Carta de São Paulo da Cruz à Irmã Colomba Geltrude Gandolfi, 07/05/1763

“Examine com diligência que efeitos produzem em você a oração: se cresce o amor ao sofrimento, se pratica a verdadeira humildade de coração, também exteriormente, com heróica e silenciosa paciência, com verdadeira caridade e mansidão para com o próximo; se lhe agrada a contínua abnegação da própria vontade, entregando-se sempre e inteiramente à vontade de Deus etc.  Estes são os principais frutos, que deve produzir a oração e, quanto mais ela for elevada, mais heroicamente estes frutos deverão ser produzidos”. 

Carta de São Paulo da Cruz à Agnese Grazi, 30/11/1739

“Você se engana ao dizer-me, que não a trato como quando vem a Viterbo; e eu lhe digo que, no Coração puríssimo de Jesus, desejo sempre mais a perfeição e santidade da sua alma, e gostaria de vê-la de uma vez morta verdadeiramente a tudo, para viver somente em Deus. Se escrevo ou digo qualquer palavra dura, necessita tomar tudo no bom sentido: eu gostaria de ter sempre um ferro cortante na mão, para arrancar e destruir inteiramente as ervas daninhas que nascem no jardim. Você me entenderá: quero dizer que procuro ter a alma despojada de tudo o que não é Deus”.

Carta de São Paulo da Cruz ao Sr. Tomás Fossi, sem data

“Oh! caríssimo Tommaso, acredite-me, que Deus faz uma obra nobre na sua alma: seja sempre mais humilde, afável para com todos, principalmente com os empregados e, em especial, para com a sua esposa. Oh! Você necessita estar todo empastado de mel!

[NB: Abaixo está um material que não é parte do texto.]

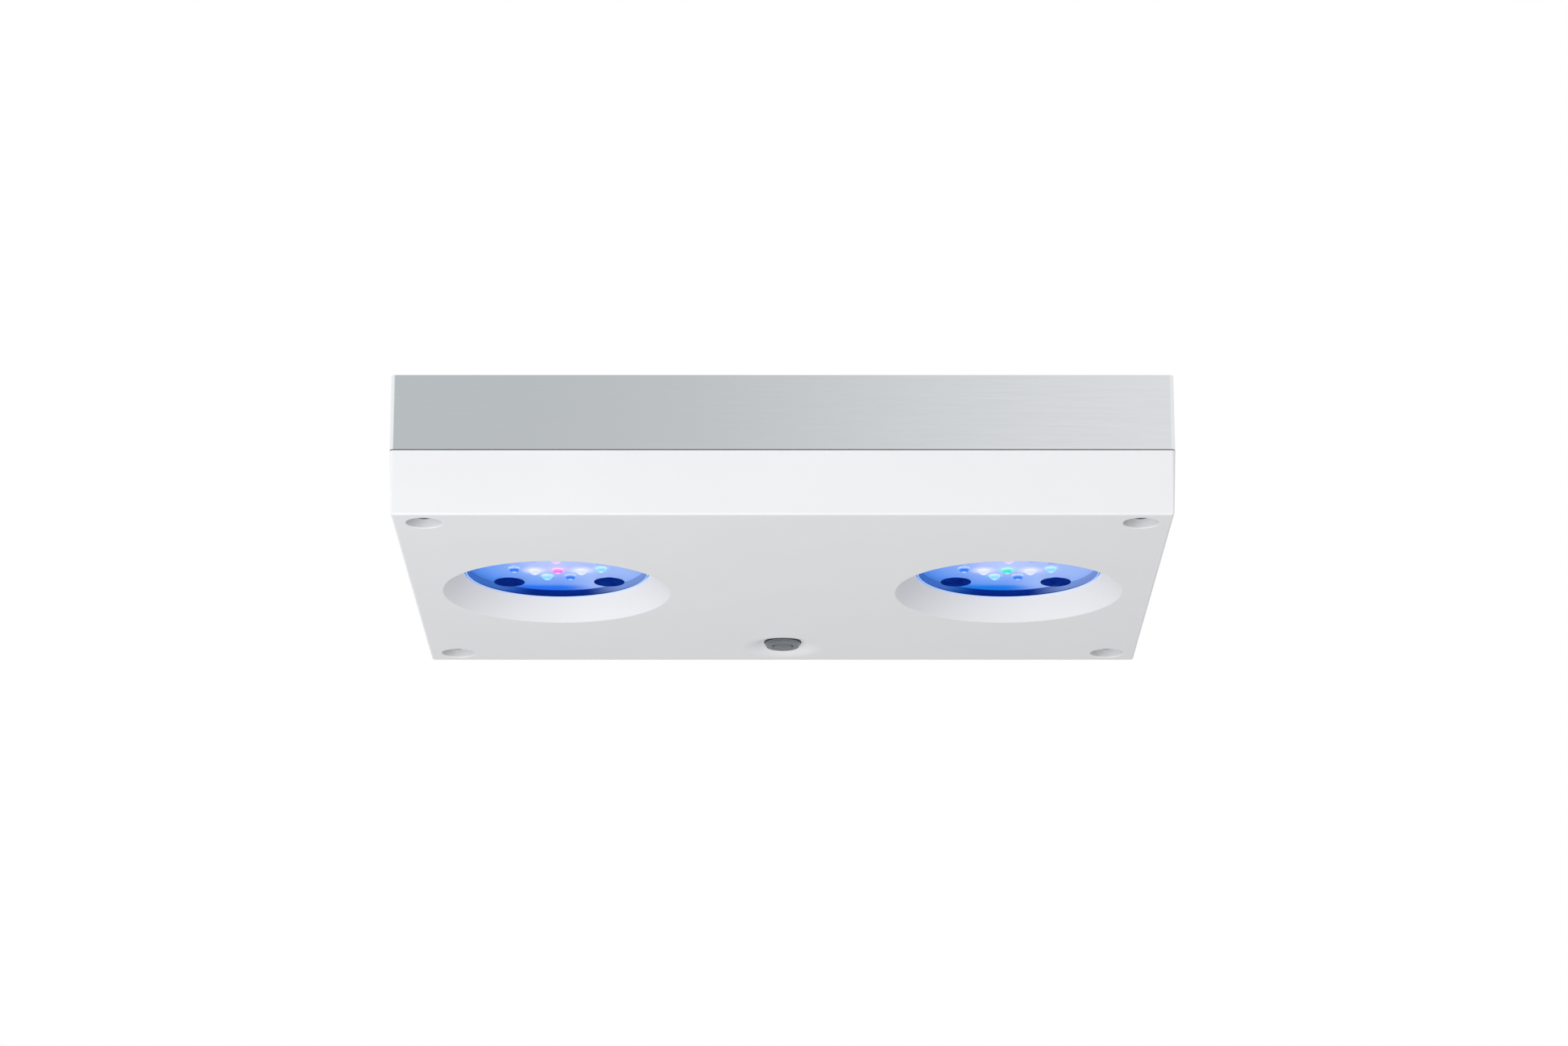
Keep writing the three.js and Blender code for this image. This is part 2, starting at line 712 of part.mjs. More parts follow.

Oração, pouco ou muita, não a deixe jamais; mas sobretudo, tenha em conta o recolhimento do coração, esteja solitário na cela interior, em meio a  todos os afazeres, e trate a sós com Deus; desperte o coração com santos afetos e jaculatórias, mas faça suavemente e com a ponta (direi assim) do espírito que são mais penetrantes. Repouse em Deus, inunda tudo no imenso mar do seu santo amor. Viva feliz em Deus e procure que a sua devoção seja uma doce rede para apanhar todos para o Sumo Bem, onde convêm que seja uma devoção sólida, constante, não afetada, igual, prudente, discreta e toda afável”.